32. The atomizer (100) of claim 30 or 31, characterized in that the atomizer (100) comprises means for controlling the flow direction of the gas spray such that the gas spray encounters the liquid spray at least partly at an angle.

33. The atomizer (100) of claim 32, characterized in that the liquid pipe (102) is designed to be in the form of a tapering cone at the liquid spray head (108).

34. The atomizer (100) of claim 33, characterized in that the liquid port or liquid ports (106) are provided in the side walls of the conical portion (122) of the liquid pipe (102).

35. The atomizer (100) of claim 33, characterized in that the liquid port or liquid ports (106) are provided at the tip of the conical portion (122) of the liquid pipe (102).

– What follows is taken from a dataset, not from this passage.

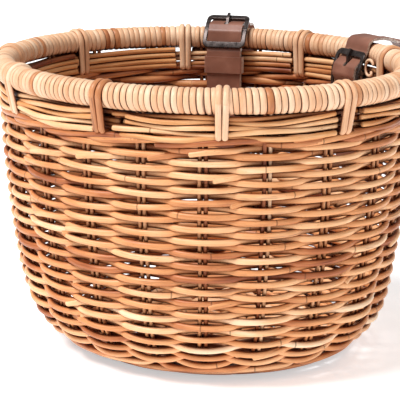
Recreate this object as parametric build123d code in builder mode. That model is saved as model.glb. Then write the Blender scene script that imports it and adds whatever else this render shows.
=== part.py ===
from build123d import *
from dataclasses import dataclass
import math
import os

os.makedirs("parts", exist_ok=True)

# An oval wicker handlebar basket with two buckled leather straps.
# Frame: origin under the middle of the base, +X along the longer axis of the oval,
# +Y towards the handlebar, +Z up. Sizes are in millimetres, angles in degrees.

# ---- driving dimensions: the oval bowl ----
oval_ratio = 0.876               # short axis over long axis, at every height
rim_half_length = 141.3          # rim's centre line, half its longer axis
rim_half_width = rim_half_length * oval_ratio
rim_height = 192.0
rim_radius = 8.25                # over the cane wrapping
rim_core_radius = 6.9
fit_gap = 0.05

wall_top_half_length = 139.2     # middle surface, where the stakes stand
wall_bow_radius = 594.0          # slight outward bow of the wall in side view
wall_bow_height = 170.0          # height where the wall stands upright
corner_start_angle = 12.3        # lean of the wall where the bottom corner begins
weave_top = 168.2

stake_radius = 1.4
stake_foot = 18.0                # length of a stake's foot inside the base
stake_gap = 1.7                  # from the stakes' middle surface to either weave layer
weave_thickness = 4.6
pair_count = 20
pair_shift = 0.2                 # first pair's place, in stake spacings from the middle of the back
pair_half_spacing = 1.85

base_middle = stake_gap + weave_thickness
stick_radius = 1.5
slath_half = 13.0                # the square where the base sticks cross

border_cane_radius = 1.75
border_canes_per_side = 4
border_pitch = 3.55
border_low = 171.4
border_offset = 3.3              # border canes stand this far to either side of the stakes

tie_count = 10
tie_shift = 0.01                 # first tie's place, in stake spacings from the middle of the back
tie_strip_width = 4.0
tie_strip_spacing = 4.4
tie_thickness = 1.0
tie_clearance = 0.25

# ---- driving dimensions: straps and buckles ----
strap_width = 25.0
leather = 1.6
layer_gap = 0.15
bar_loop_radius = 13.0           # inside radius of the loop that holds the handlebar
bar_centre_out = 21.4            # handlebar's middle, out from the rim's centre line
bar_centre_drop = 6.0
slot_clearance = 0.5             # round a strap where it passes through the wall
buckle_outer_width = 32.0
buckle_side_width = 3.0
buckle_half_length = 15.0
buckle_band = 1.7                # thickness of the frame's metal
buckle_bow_radius = 40.0         # the frame is bowed lengthwise
end_bar_width = 4.4
buckle_corner = 4.5
centre_bar_radius = 1.1
centre_bar_drop = 2.0            # centre bar lies this far behind the frame's middle
prong_radius = 1.0
prong_reach = 15.4
prong_slot_width = 3.4
keeper_height = 12.0
keeper_thickness = 1.4
keeper_clearance = 0.35
keeper_drop = 10.0               # keeper's middle, below the point where the strap turns upright
crossing_drop = 31.0             # the strap leaves through the wall this far below that point
return_drop = 26.0               # the folded end stops this far below it
rivet_drop = 21.5
rivet_radius = 1.3
rivet_head_radius = 2.6
rivet_head_height = 0.7
rivet_spacing = 12.0
tail_end = -80.0                 # from the rim's centre line
tail_hole_radius = 1.9
tail_hole_pitch = 20.0
tail_tip_radius = 9.0


# ---- the bowl's middle surface in side view: two tangent arcs and the flat base ----
lean = math.radians(corner_start_angle)
lean_direction = Vector(math.cos(lean), -math.sin(lean))
bow_centre = Vector(wall_top_half_length - wall_bow_radius, wall_bow_height)
corner_point = bow_centre + lean_direction * wall_bow_radius
corner_radius = (corner_point.Y - base_middle) / (1 - math.sin(lean))
corner_centre = corner_point - lean_direction * corner_radius


def bow_point(offset, height):
    """Point of the bowed wall at a height, offset outward from the middle surface."""
    rise = height - bow_centre.Y
    return bow_centre + Vector(math.sqrt((wall_bow_radius + offset) ** 2 - rise**2), rise)


def corner_arc_point(offset, angle):
    """Point of the bottom corner, at an angle below the horizontal."""
    return corner_centre + Vector(math.cos(angle), -math.sin(angle)) * (corner_radius + offset)


def layer_edge(offset):
    """Points of one side of a weave layer, from its top down to the flat base."""
    return (
        bow_point(offset, weave_top),
        bow_point(offset, (weave_top + corner_point.Y) / 2),
        corner_arc_point(offset, lean),
        corner_arc_point(offset, (lean + math.pi / 2) / 2),
        corner_arc_point(offset, math.pi / 2),
    )


# ---- places round the oval ----
rim_line = Edge.make_ellipse(rim_half_length, rim_half_width, start_angle=90, end_angle=450)


def round_place(count):
    """Point on the rim's centre line and the level outward direction there.

    Places are counted in stake spacings from the middle of the back, positive towards +X.
    """
    point = rim_line.position_at((-count / pair_count) % 1.0)
    slope = Vector(point.X / rim_half_length**2, point.Y / rim_half_width**2, 0)
    return point, slope.normalized()


def cross_plane(count, height):
    """Upright plane across the rim: local x points outward, local y points up."""
    point, outward = round_place(count)
    up = Vector(0, 0, 1)
    return Plane(origin=(point.X, point.Y, height), x_dir=outward, z_dir=outward.cross(up))


# ---- the two straps, each drawn in its own upright plane across the rim ----
@dataclass
class Strap:
    """Where a strap sits: its buckle's middle, out and up from the rim's centre line."""

    name: str
    place: float
    buckle_out: float
    buckle_up: float
    tilt: float                  # of the buckle, from upright
    over_rim: tuple              # corners of the strap's way over the rim, with their radii

    @property
    def plane(self):
        return cross_plane(self.place, rim_height)

    def at(self, along, raised):
        """Point in the buckle's own directions: along the strap, and raised from the rim."""
        angle = math.radians(self.tilt)
        down = Vector(-math.sin(angle), -math.cos(angle))
        outside = Vector(-math.cos(angle), math.sin(angle))
        return Vector(self.buckle_out, self.buckle_up) + down * along + outside * raised

    @property
    def upright_point(self):
        """Where the tail leaves the buckle and turns to hang straight down."""
        return self.at(buckle_half_length + 0.8, -5.9)

    @property
    def crossing(self):
        return self.upright_point.Y - crossing_drop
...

36. The atomizer (100) of any one of the preceding claims 30 to 35, characterized in that in the gas port (114) of the liquid port there is further mounted a tubular extension (124) whose inner diameter is smaller than the inner diameter of the gas passage (110) so as to reduce the droplet size in mist (200).

37. The atomizer (100) of claim 36, characterized in that at the distal end of the tubular extension with respect to the gas port (114) there is installed a perforated plate (126) having one or more holes (128) so as to further reduce the droplet size of the mist (200) and to direct the mist out of the atomizer (100).

38. The atomizer (100) of claim 37, characterized in that the thickness of the perforated plate (126) is less than the diameter of the hole (128) therein.

39. The atomizer (100) of claim 37, characterized in that the tubular extension (124) is made of Teflon or of similar liquid-repellent material.